Friday, April 15, 2016

Infirmary

She was smiling. The plump, kind, middle-aged, black woman with jet black hair was sitting at the foot of my bed and smiling a warm, chocolate smile at me as she gently squeezed my calf. I took a deep breath and let it out slow. Everything…. was going….. to be….. alright.

Sometimes fear would grip me and it became hard to breath, hard to see a future, hard not to slip into an all consuming despair.  

I was in the beginning of my aggressive chemotherapy treatments for a rare and advanced form of cancer.  My oldest child was six and my youngest, three.  My marriage was rocky and we had just moved to a new town for a new beginning.  We were far from family, with no local friends and had lived here only a few months when I got the diagnosis no one wants to hear.  Stage four granulosa cell cancer scattered in my abdomen. If I hadn’t known what that meant already, the tears running down my doctor’s face conveyed the truth clearly enough.  There were only a few other known cases so they were careful not to give me too much information with such a small sample.  The information they did have wasn’t real good. I remember a mention of 5 years.  My youngest, Grace, would be eight in five years.  I didn’t want to leave a second grader motherless.  I didn’t want to die.

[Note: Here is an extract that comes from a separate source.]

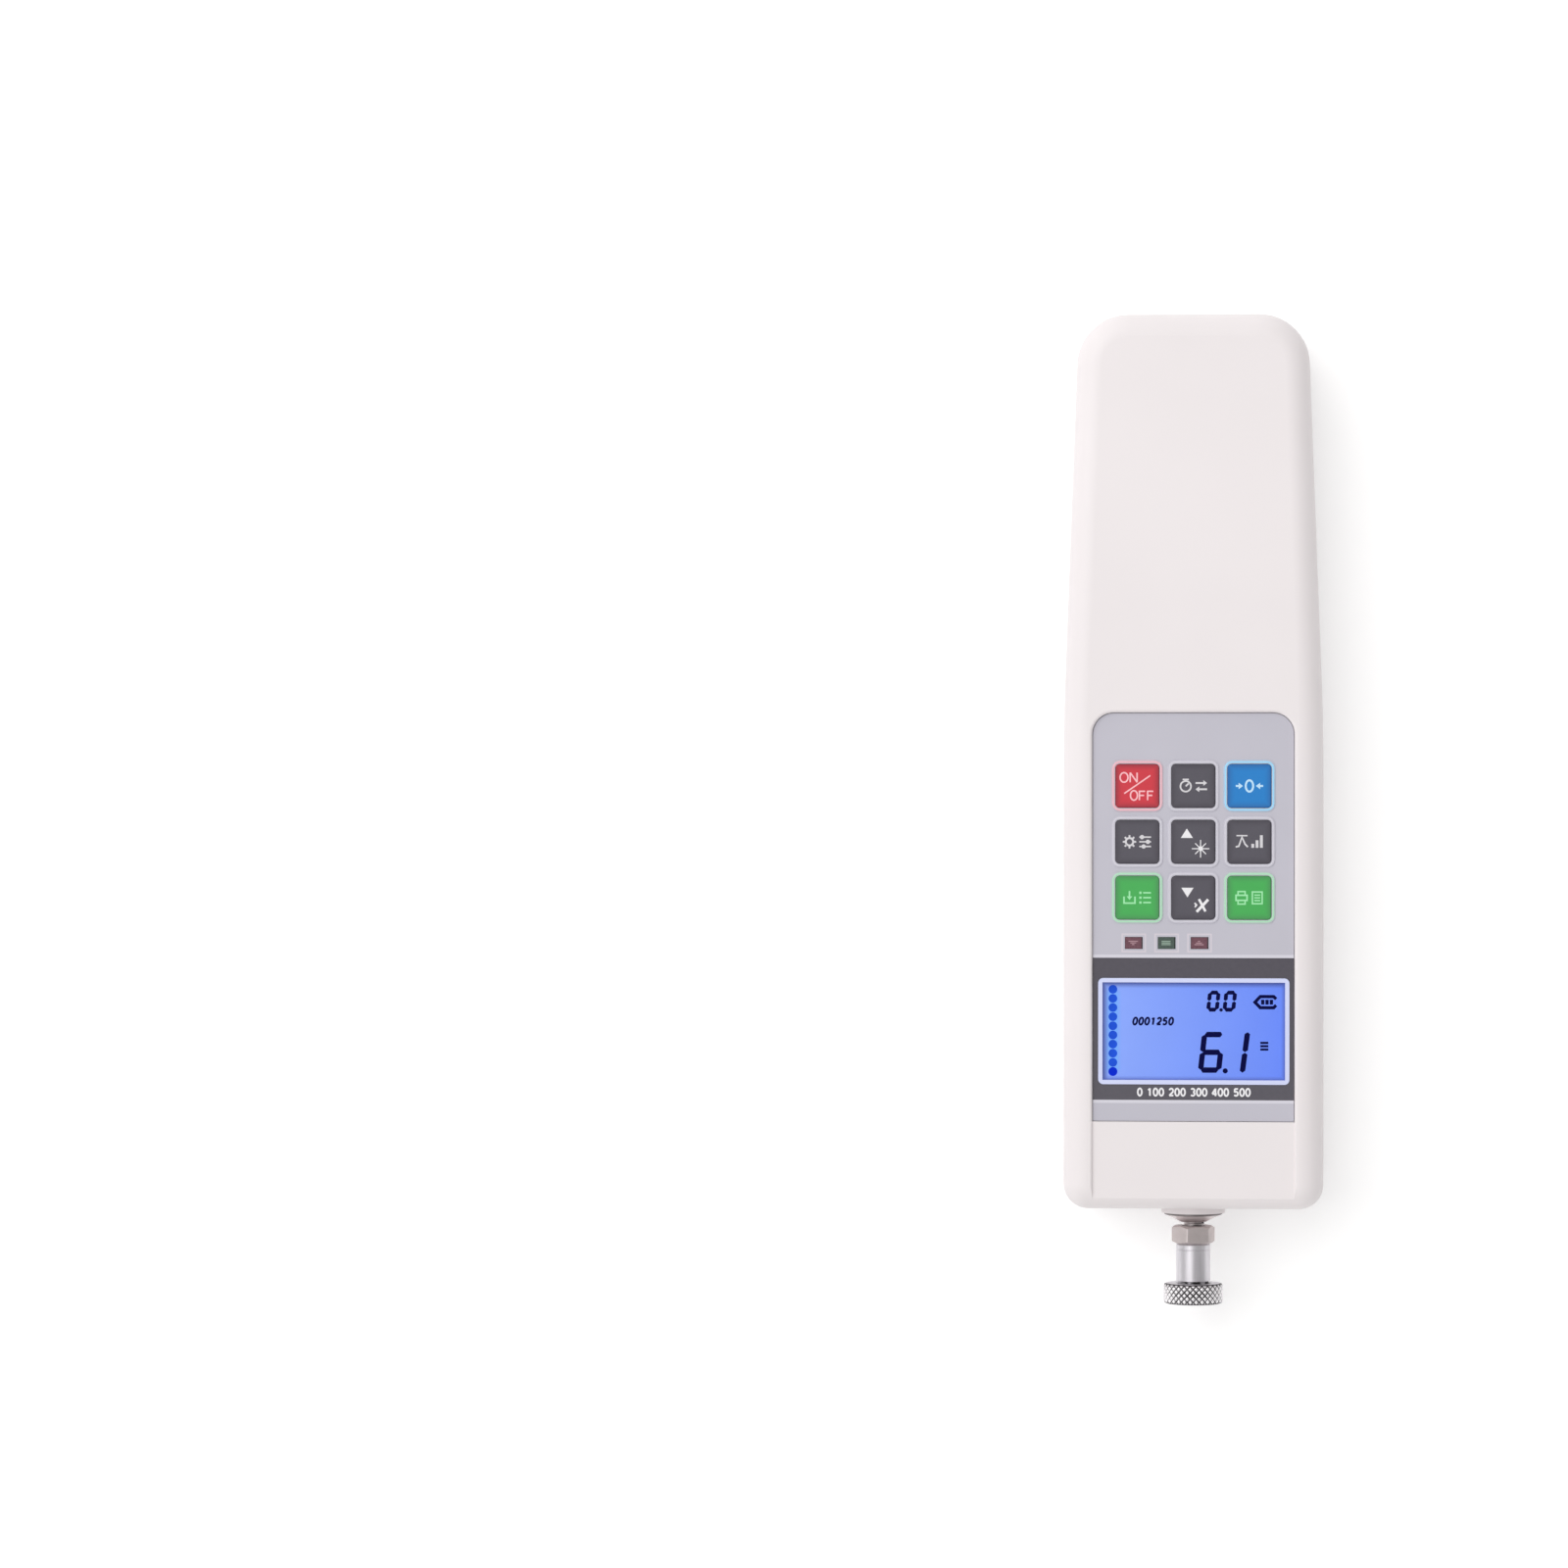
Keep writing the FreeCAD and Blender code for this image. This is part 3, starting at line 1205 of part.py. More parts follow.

We were renting a large house that had originally been the old Union Pacific railroad men’s club house.  There was a giant main room with a huge fireplace for the men to gather, eat and play cards in. The bathrooms had old wooden stalls and the long hallway had numbered wooden lockers. The kitchen was designed cafeteria style with a long, fold down counter to walk by and pick up your plate of hot food after a long shift.  There was a room that was probably used for storage that served us as the kids’ bedroom.  We had partitioned off a portion of the large gathering room with bookshelves for our bedroom but now I needed a dark and quiet room away from the hubbub of family life to recover from surgery and treatment.  In the back, with its own tiny bathroom, was a small narrow room that we used as a walk in closet. With the addition of a twin bed and lamp, it became a sick room for me. We learned later that this room was used as an infirmary for the railroad men.  It was an odd house but it served us well.  The kids have fond memories of all that rambling space, long corridors and generous wrap around porch.  Collectors would come to the door and ask to look in the attic for antique railroad gear.  We never ventured into the full sized upper story which was accessible only by ladder and avoided the dark scary basement as well.

I spent a lot of time in that railroad infirmary alone. Treatments began in April and concluded in September. I used books to distract myself from my pain, prayer to fortify my soul, music to soothe the fear but I would eventually always give in to the tears and the self pity and wretchedness that is worse than the sickness itself or even the poison they use to cure it. Finally, I used the drugs they gave me to numb body and mind and sleep.

I wasn’t alarmed the first time I saw her sitting at the foot of my bed.  I was glad not to be alone with my thoughts, it was so comforting to have her there.  We never spoke.  I saw her only a couple of times but there were many times I knew she was there.  I could feel her comfortable weight at the end of my bed and knew she was looking over me, looking out for me, even protecting me.  She gave me the feeling of being a watched over child with no adult responsibilities and I would remember that none of it was in my hands anyway, why was I fretting?  I guess that is what peace feels like.   Like surrender.  Peace isn’t something you grit your teeth to feel, it is like when anything but being at perfect peace just seems silly.  Eventually, I realized that it made no sense that a black woman would periodically walk into my room and that she couldn’t really be physically there but by then it didn’t matter.  My worldview allows for the Divine, angels and demons all outside of our physical reality.  I’m not sure who or what she was.  A shadow of a comforter from another time? A ghost? She wasn’t what I had pictured God or an angel to look like but none of that seemed to matter either.

I didn’t tell anyone about her until long after my chemo was over.  I didn’t want anyone to dismiss it as the drugs or wishful thinking or to diminish my experience of her.  Then one day I told my sister over the phone and tried to make it casual and easy to backpedal out of in case she thought I was crazy.  

She didn’t think I was crazy.  

That was fifteen years ago and although I’ve had a few more rounds with cancer since, I’ve never seen her again.  The memory of my black angel fades with each passing year but sometimes, late at night, I feel a weight at the end of my bed but when I look down, it’s only the cat.